— start of Exercise material —

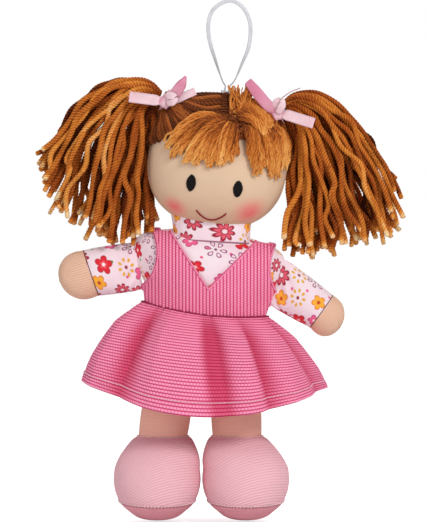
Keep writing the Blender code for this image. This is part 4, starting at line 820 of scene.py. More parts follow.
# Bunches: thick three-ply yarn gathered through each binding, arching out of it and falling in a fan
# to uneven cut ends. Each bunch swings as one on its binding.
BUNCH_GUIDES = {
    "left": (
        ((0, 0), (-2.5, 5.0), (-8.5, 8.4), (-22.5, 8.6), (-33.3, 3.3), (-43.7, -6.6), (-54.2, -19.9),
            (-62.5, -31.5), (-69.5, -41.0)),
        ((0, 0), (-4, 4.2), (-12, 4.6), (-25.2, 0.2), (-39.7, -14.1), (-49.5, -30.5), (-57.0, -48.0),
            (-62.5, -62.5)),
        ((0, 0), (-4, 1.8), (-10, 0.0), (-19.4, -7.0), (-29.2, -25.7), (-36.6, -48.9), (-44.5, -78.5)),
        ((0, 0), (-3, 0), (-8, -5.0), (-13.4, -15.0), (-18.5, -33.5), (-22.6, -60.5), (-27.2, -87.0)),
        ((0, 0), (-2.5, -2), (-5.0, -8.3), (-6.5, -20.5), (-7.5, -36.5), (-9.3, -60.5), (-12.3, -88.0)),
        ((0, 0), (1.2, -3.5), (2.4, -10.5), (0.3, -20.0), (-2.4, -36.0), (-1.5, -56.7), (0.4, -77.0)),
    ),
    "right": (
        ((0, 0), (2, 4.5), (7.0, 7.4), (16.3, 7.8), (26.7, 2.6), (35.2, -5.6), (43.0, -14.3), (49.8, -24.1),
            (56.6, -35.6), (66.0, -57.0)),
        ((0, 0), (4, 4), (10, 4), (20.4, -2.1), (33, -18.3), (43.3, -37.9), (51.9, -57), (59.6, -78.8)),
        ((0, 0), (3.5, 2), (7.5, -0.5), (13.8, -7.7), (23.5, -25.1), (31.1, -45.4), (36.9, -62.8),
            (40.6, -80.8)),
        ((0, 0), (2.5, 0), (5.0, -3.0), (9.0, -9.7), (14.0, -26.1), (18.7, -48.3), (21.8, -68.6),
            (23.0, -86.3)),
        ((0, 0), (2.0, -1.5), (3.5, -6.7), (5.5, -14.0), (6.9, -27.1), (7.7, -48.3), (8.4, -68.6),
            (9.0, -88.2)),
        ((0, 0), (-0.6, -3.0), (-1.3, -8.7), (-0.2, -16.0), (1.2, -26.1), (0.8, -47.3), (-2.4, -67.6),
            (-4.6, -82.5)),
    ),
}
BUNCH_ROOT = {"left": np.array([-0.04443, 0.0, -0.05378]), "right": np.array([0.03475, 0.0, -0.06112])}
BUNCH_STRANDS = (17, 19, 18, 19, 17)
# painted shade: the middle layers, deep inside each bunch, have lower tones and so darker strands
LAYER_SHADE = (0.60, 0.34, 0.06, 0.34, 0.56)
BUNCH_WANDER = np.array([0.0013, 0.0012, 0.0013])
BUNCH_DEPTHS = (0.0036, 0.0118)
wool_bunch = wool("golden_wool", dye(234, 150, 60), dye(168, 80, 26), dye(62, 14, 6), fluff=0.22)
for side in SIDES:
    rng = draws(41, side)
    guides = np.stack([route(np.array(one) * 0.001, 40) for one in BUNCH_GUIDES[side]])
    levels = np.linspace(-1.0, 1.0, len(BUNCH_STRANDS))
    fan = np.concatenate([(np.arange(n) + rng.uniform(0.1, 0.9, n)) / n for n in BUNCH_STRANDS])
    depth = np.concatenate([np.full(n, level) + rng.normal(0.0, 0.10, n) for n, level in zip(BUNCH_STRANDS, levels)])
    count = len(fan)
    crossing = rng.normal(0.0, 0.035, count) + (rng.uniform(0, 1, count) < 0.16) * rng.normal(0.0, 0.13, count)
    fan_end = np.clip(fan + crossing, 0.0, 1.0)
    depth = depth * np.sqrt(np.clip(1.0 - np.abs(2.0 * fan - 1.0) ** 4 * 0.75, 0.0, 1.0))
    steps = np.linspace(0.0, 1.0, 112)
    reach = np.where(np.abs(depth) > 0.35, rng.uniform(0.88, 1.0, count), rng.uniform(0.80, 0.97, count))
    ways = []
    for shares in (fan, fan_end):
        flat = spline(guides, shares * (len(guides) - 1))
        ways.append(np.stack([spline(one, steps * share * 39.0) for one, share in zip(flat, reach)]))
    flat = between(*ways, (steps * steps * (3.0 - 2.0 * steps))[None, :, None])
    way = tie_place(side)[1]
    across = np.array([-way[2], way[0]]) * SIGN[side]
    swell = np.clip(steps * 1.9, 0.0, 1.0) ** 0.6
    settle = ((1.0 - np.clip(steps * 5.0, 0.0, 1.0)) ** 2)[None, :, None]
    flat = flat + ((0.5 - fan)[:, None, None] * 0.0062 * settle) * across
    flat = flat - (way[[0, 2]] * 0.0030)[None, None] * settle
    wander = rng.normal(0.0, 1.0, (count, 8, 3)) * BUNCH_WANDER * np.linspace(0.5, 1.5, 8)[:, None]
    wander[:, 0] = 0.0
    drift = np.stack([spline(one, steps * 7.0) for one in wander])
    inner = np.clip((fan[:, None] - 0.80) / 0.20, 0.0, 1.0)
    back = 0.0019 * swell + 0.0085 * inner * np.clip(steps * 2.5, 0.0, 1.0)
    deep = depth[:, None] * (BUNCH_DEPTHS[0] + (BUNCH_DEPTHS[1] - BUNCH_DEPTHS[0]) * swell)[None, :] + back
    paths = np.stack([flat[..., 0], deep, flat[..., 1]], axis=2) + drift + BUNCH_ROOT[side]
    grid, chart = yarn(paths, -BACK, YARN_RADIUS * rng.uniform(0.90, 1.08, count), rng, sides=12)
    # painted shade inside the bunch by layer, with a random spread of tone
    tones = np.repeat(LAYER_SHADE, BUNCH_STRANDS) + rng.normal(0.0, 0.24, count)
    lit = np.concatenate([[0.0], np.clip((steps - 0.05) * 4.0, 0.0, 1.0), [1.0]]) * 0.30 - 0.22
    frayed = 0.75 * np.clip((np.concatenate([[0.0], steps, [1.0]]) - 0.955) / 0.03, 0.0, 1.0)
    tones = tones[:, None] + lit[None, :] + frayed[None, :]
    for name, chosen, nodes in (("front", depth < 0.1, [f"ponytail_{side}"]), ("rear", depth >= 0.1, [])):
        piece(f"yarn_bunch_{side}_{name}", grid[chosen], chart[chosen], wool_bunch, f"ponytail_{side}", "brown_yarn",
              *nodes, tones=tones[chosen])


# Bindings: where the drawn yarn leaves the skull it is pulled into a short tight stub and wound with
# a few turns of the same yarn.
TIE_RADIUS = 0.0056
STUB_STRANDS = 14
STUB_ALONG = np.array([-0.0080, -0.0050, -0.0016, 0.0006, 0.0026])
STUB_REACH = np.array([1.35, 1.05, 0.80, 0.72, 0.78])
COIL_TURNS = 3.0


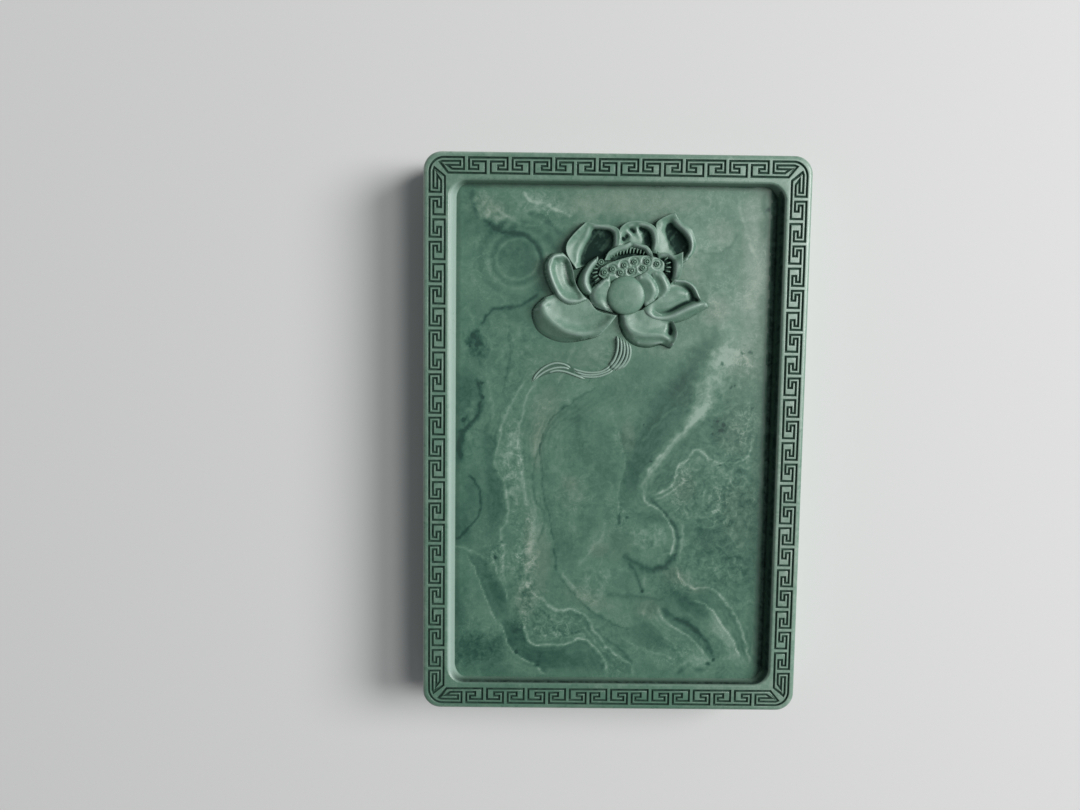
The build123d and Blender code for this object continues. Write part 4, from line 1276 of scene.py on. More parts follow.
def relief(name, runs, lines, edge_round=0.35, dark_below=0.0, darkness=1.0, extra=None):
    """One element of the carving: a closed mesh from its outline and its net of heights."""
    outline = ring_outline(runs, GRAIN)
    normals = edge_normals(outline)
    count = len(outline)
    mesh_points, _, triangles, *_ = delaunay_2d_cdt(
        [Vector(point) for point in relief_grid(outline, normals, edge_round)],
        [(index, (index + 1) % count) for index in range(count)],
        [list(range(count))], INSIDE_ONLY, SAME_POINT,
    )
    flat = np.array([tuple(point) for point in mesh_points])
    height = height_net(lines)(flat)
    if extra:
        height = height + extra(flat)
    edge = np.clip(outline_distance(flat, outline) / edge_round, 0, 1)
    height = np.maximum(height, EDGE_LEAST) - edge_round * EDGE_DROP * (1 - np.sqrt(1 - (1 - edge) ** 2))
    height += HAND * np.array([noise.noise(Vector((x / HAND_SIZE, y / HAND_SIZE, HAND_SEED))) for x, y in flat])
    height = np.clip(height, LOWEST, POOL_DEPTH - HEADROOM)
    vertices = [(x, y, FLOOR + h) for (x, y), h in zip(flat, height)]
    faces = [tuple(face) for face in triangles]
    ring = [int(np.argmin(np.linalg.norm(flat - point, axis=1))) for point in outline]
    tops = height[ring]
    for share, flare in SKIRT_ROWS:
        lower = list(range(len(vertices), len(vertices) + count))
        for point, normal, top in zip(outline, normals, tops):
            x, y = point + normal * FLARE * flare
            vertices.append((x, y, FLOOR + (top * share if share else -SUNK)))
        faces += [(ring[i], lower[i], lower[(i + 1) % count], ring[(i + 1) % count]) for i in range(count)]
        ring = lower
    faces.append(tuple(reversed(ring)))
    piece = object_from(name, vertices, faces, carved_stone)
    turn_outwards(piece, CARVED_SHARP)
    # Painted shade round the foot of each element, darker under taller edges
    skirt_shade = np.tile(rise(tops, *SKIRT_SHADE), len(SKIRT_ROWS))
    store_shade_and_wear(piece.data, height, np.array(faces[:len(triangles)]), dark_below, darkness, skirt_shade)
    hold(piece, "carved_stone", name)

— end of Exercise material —

Gather each line of the listing that holds the string "this".

• _Solution_:
Keep writing the Blender code for this image. This is part 4, starting at line 820 of scene.py. More parts follow.
The build123d and Blender code for this object continues. Write part 4, from line 1276 of scene.py on. More parts follow.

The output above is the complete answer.